Black History Month profile:
Carter G. Woodson (1875-1950)
- in 1926, he pioneered "Negro History Week"--an offshoot from his Omega Psi Phi brothers Negro History and Literature Week to coincide with making the birthdays of Frederick Douglas and Abraham Lincoln. Contrary to some beliefs, it was begun in this month specifically for this reason.
- on creating Negro History Week he said: "We should emphasize not Negro History, but the Negro in history. What we need is not a history of selected races or nations, but the history of the world void of national bias, race hate, and religious prejudice. There should be no indulgence in undue eulogy of the Negro. The case of the Negro is well taken care of when it is shown how he has influenced the development of civilization"
- raised on a farm near New Canton, Virginia, where fieldwork kept him out of school; unable to attend high school until 20, he worked odd jobs (coal miner, garbage man)-- and graduated in two years
- the second black person to receive a Ph.D. from Harvard, after W.E.B. Du Bois; which was earned in History
- throughout his life, worked to preserve the history of African Americans and accumulated a collection of thousands of artifacts and publications.
- noted that African-American contributions “were overlooked, ignored, and even suppressed by the writers of history textbooks and the teachers who use them."
- ”Race prejudice", he concluded, “is merely the logical result of tradition, the inevitable outcome of thorough instruction to the effect that the Negro has never contributed anything to the progress of mankind."
- His hope was that this week would turn into a year round study of contributions by Negroes to America, that would be embraced universally
- also formed the African-American-owned Associated Publishers Press in 1921 and wrote more than a dozen books over the years, including A Century of Negro Migration (1918), The History of the Negro Church (1921), The Negro in Our History (1922) and Mis-Education of the Negro(1933).
- "Mis-Education"—with its focus on the Western indoctrination system and African-American self-empowerment—is a particularly noted work and has become a regular course adopted by a few college institutions.
"If you can control a man's thinking you do not have to worry about his action.
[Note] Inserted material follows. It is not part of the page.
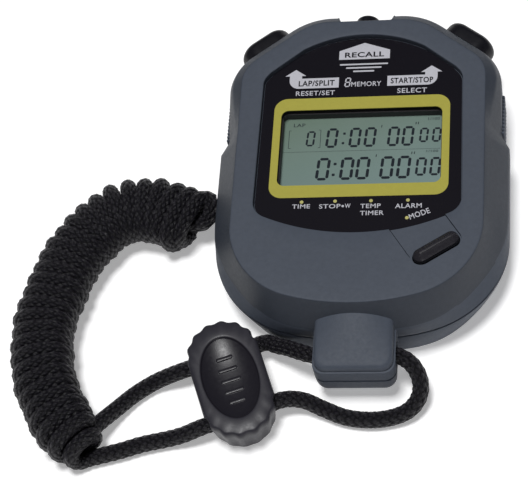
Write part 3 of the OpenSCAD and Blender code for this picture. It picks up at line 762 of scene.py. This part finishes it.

When you determine what a man shall think you do not have to concern yourself about what he will do. If you make a man feel that he is inferior, you do not have to compel him to accept an inferior status, for he will seek it himself. If you make a man think that he is justly an outcast, you do not have to order him to the back door. He will go without being told; and if there is no back door, his very nature will demand one.”